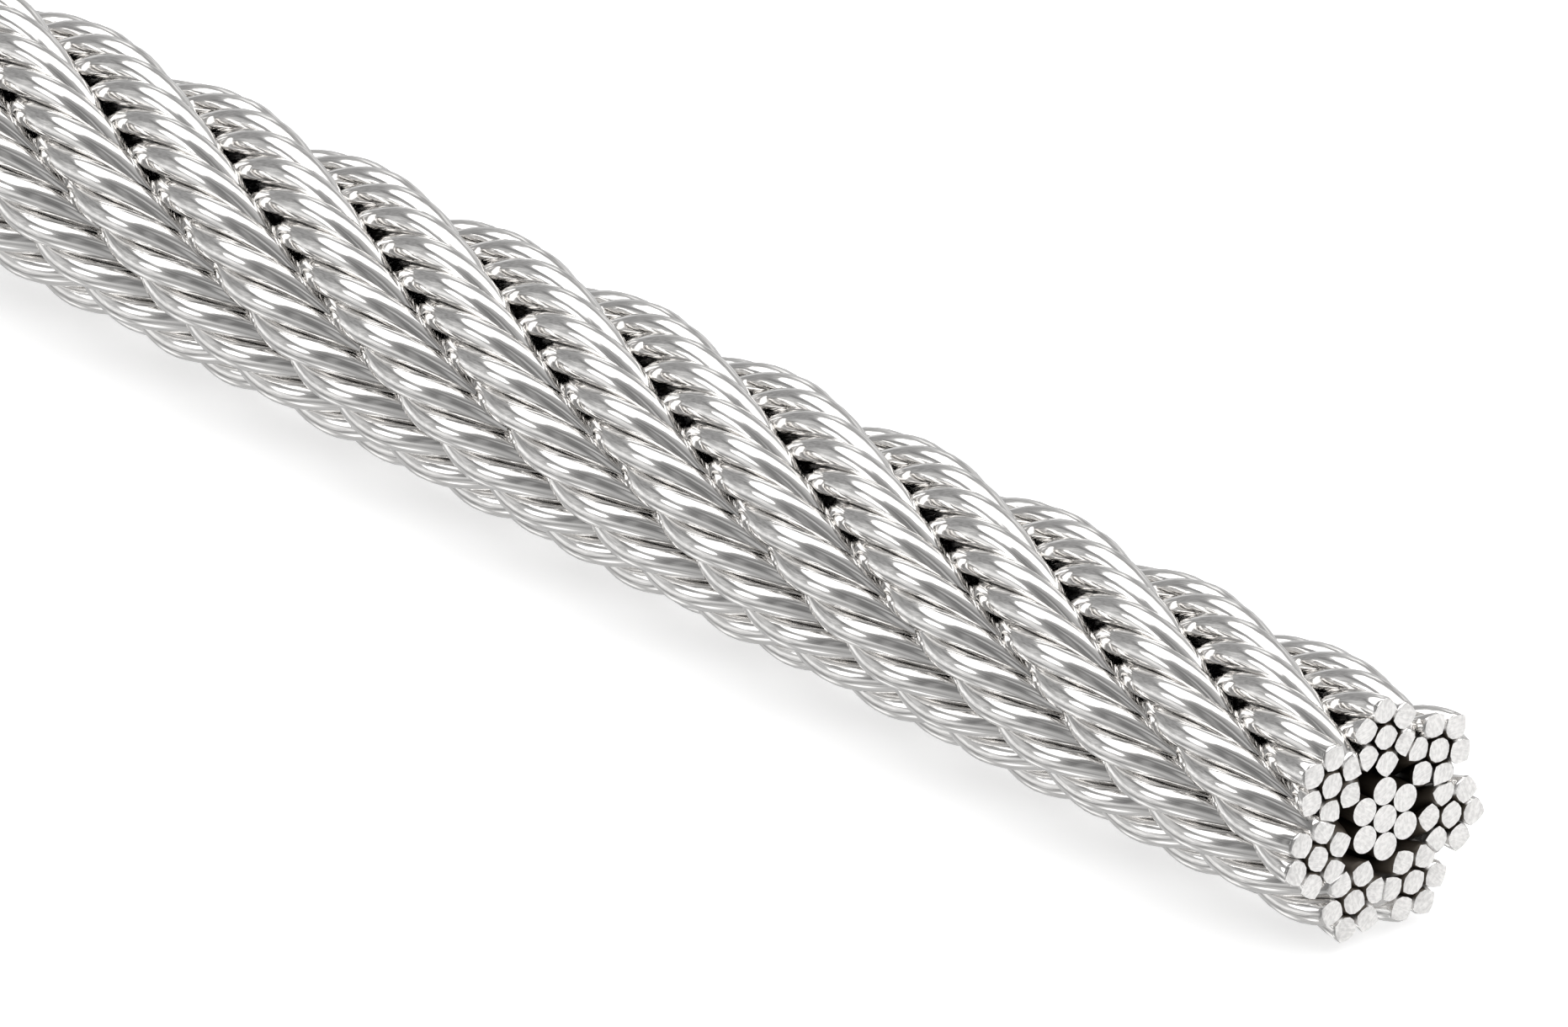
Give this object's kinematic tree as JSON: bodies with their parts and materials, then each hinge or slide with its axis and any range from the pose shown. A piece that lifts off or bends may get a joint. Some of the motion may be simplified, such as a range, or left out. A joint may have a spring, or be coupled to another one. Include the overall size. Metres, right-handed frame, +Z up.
{
  "type": "straight length of wire rope",
  "caption": "Straight cut length of bare right-hand regular-lay steel wire rope with square ends, its strands laid round a core of straight wires.",
  "frame": {"origin": "on the ground, under the middle of the rope", "axes": "+X along the rope towards the cut end with a strand on top, +Z up"},
  "size_m": [1, 0.0202, 0.0201],
  "materials": {
    "core_steel": "drawn wire, cut ends brushed",
    "strand_steel": "bright drawn wire"
  },
  "bodies": {
    "root": {"core_king_wire": "core_steel", "core_wire_1": "core_steel", "core_wire_2": "core_steel", "core_wire_3": "core_steel", "core_wire_4": "core_steel", "core_wire_5": "core_steel", "core_wire_6": "core_steel", "strand_1": "strand_steel", "strand_2": "strand_steel", "strand_3": "strand_steel", "strand_4": "strand_steel", "strand_5": "strand_steel", "strand_6": "strand_steel", "strand_7": "strand_steel"}
  },
  "joints": []
}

• **What is asked**: Reproduce all of the data exactly as given.

• **Exercise response**:
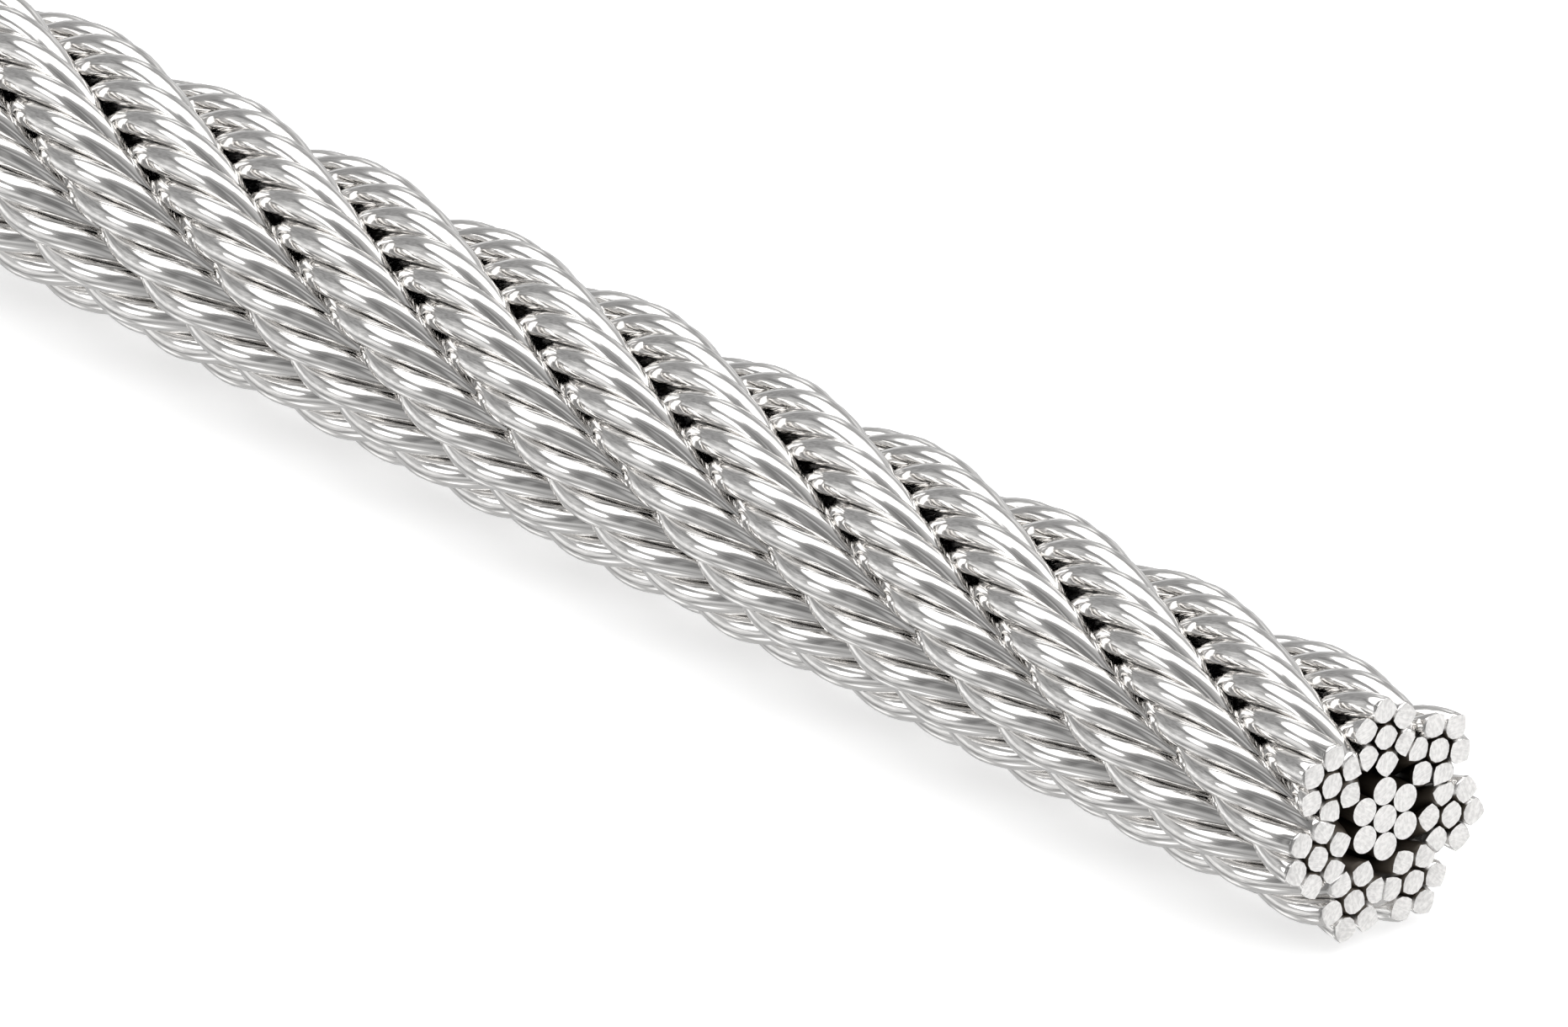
Give this object's kinematic tree as JSON: bodies with their parts and materials, then each hinge or slide with its axis and any range from the pose shown. A piece that lifts off or bends may get a joint. Some of the motion may be simplified, such as a range, or left out. A joint may have a spring, or be coupled to another one. Include the overall size. Metres, right-handed frame, +Z up.
{
  "type": "straight length of wire rope",
  "caption": "Straight cut length of bare right-hand regular-lay steel wire rope with square ends, its strands laid round a core of straight wires.",
  "frame": {"origin": "on the ground, under the middle of the rope", "axes": "+X along the rope towards the cut end with a strand on top, +Z up"},
  "size_m": [1, 0.0202, 0.0201],
  "materials": {
    "core_steel": "drawn wire, cut ends brushed",
    "strand_steel": "bright drawn wire"
  },
  "bodies": {
    "root": {"core_king_wire": "core_steel", "core_wire_1": "core_steel", "core_wire_2": "core_steel", "core_wire_3": "core_steel", "core_wire_4": "core_steel", "core_wire_5": "core_steel", "core_wire_6": "core_steel", "strand_1": "strand_steel", "strand_2": "strand_steel", "strand_3": "strand_steel", "strand_4": "strand_steel", "strand_5": "strand_steel", "strand_6": "strand_steel", "strand_7": "strand_steel"}
  },
  "joints": []
}